We also need a plan to match immigration and job skills without driving down wages, and make it a criminal offense to hire the undocumented; he notes employers have a hard time complying without slipping into racially profiling. And once you tie a guest worker program to a specific job and employer, there’s a risk of exploitation.

The discussion turns to Wal-Mart; I ask how to make the case against shopping at Wallyworld to folks who worry about making their own ends meet. Andy says to keep at it; they’re lost 5-8% of sales on negative PR. The argument “You’re paying for their employee’s health care is also is effective. He notes the “fear based” corporate culture of Wal-Mart; the’;; pay for security cameras if anyone mentions low wages, but once the union talk simmers down, they stop staffing the cameras for less important matters like people getting mugged in the parking lot.
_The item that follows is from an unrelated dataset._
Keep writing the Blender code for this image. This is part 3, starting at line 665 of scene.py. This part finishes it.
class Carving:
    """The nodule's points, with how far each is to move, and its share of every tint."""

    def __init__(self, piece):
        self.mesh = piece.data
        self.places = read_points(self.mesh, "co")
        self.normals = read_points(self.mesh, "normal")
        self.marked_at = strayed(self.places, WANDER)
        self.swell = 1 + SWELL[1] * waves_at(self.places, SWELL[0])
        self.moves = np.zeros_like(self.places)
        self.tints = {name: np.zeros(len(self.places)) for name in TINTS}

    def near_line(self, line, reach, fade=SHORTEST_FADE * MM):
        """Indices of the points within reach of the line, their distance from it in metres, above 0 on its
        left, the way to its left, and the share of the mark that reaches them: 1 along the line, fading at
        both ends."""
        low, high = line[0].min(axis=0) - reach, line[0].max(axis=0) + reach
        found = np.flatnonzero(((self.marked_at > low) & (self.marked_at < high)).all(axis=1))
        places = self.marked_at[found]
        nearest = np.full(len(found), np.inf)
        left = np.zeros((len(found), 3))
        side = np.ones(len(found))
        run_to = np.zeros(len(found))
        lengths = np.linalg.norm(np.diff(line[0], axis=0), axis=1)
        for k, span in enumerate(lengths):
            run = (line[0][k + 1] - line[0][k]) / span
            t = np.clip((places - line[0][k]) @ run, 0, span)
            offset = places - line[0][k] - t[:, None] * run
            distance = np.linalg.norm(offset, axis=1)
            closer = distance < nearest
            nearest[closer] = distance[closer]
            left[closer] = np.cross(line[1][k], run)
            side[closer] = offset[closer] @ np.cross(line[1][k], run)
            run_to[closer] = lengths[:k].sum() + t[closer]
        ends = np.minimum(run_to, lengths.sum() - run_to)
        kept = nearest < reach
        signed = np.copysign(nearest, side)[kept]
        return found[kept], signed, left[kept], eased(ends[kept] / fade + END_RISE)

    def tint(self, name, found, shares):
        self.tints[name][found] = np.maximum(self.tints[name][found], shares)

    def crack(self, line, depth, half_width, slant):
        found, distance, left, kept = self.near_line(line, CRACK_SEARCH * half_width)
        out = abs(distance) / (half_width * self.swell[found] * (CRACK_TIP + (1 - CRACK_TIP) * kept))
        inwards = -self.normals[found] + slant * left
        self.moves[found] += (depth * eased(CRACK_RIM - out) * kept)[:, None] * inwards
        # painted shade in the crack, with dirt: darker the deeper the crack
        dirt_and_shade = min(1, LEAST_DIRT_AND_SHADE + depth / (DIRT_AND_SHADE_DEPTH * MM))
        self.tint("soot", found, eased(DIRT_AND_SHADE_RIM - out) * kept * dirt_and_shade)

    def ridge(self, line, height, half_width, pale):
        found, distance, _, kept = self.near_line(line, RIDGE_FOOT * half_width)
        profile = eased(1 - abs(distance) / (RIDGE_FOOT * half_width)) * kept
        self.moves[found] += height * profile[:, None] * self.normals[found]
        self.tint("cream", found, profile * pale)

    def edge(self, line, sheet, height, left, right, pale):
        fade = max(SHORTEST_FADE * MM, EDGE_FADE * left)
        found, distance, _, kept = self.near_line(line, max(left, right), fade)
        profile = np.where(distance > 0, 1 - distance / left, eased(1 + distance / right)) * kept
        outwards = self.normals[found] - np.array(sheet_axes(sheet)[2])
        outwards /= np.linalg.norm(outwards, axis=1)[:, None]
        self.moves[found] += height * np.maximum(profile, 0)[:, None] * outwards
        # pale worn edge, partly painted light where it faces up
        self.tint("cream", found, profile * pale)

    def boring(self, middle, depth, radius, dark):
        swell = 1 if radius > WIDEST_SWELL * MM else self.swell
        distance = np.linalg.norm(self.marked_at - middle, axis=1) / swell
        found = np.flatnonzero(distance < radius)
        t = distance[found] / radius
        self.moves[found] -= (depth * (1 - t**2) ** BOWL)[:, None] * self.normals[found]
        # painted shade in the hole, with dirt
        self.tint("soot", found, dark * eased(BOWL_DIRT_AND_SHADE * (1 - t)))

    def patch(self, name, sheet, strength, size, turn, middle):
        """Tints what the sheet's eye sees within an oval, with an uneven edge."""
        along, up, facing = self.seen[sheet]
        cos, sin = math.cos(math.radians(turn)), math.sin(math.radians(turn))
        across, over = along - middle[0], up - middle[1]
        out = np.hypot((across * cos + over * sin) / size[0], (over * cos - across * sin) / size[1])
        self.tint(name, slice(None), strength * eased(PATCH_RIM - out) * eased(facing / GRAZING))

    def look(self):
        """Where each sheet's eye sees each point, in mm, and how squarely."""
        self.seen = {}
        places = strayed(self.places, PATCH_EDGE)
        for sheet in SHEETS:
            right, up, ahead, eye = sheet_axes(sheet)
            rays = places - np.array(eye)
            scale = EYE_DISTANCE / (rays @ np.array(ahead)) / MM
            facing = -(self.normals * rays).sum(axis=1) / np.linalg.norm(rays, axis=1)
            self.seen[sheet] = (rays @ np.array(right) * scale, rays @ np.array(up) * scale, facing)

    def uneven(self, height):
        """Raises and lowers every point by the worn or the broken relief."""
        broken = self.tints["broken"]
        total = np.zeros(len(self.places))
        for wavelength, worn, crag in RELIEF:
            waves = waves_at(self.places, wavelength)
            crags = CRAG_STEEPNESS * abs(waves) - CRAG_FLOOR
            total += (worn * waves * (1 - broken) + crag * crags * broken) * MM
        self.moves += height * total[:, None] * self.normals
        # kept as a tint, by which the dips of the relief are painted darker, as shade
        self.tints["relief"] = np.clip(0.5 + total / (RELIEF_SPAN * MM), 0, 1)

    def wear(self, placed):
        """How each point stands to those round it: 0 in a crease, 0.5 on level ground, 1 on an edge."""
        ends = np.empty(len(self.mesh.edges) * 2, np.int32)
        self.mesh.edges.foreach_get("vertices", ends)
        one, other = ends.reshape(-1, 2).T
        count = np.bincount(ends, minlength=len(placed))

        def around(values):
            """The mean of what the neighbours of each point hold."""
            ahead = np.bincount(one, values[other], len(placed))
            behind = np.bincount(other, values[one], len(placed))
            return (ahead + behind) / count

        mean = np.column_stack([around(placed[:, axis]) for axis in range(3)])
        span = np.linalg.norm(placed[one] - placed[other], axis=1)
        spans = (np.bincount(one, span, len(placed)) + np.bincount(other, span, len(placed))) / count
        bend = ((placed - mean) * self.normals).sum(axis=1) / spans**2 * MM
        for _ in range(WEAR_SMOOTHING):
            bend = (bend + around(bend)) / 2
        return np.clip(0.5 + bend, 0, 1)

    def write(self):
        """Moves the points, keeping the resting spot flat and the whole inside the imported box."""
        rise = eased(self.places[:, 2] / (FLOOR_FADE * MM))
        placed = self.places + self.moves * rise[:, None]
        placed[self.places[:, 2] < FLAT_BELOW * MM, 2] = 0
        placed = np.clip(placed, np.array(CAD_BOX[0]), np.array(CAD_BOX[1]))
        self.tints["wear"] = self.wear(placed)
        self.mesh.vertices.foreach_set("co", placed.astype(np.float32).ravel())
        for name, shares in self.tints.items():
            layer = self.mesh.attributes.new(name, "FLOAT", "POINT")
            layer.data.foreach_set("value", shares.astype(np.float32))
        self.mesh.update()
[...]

Back to the subject of other international models of labor, Stern notes that China is obsessively scared of scared of instability, and a large wealth gap is unstable. So China is actively, ironically, promoting unions.

And a quick straw poll of the Iowans at the table produces this list of likely caucus winners (predictions, not endorsements!) Edwards 3, Clinton 1, Obama 1, and one Edwards/Obama waffle. (No one actually had waffles but there was a nice looking omelet. Andy’s not a breakfast guy, which is a shame because the Hamburg Inn is the best in town). As we leave Stern “we’re counting on you for the methods and the methodology” to put issues in the forefront.

Followup: Andy is reading tonight at Prairie Lights, the greatest bookstore on the planet, from A Country That Works: Getting America Back on Track. The reading will be broadcast on public radio WSUI's "Live From Prairie Lights" rogram. I was a semi-conventional journalist at WSUI back in the first Bush era.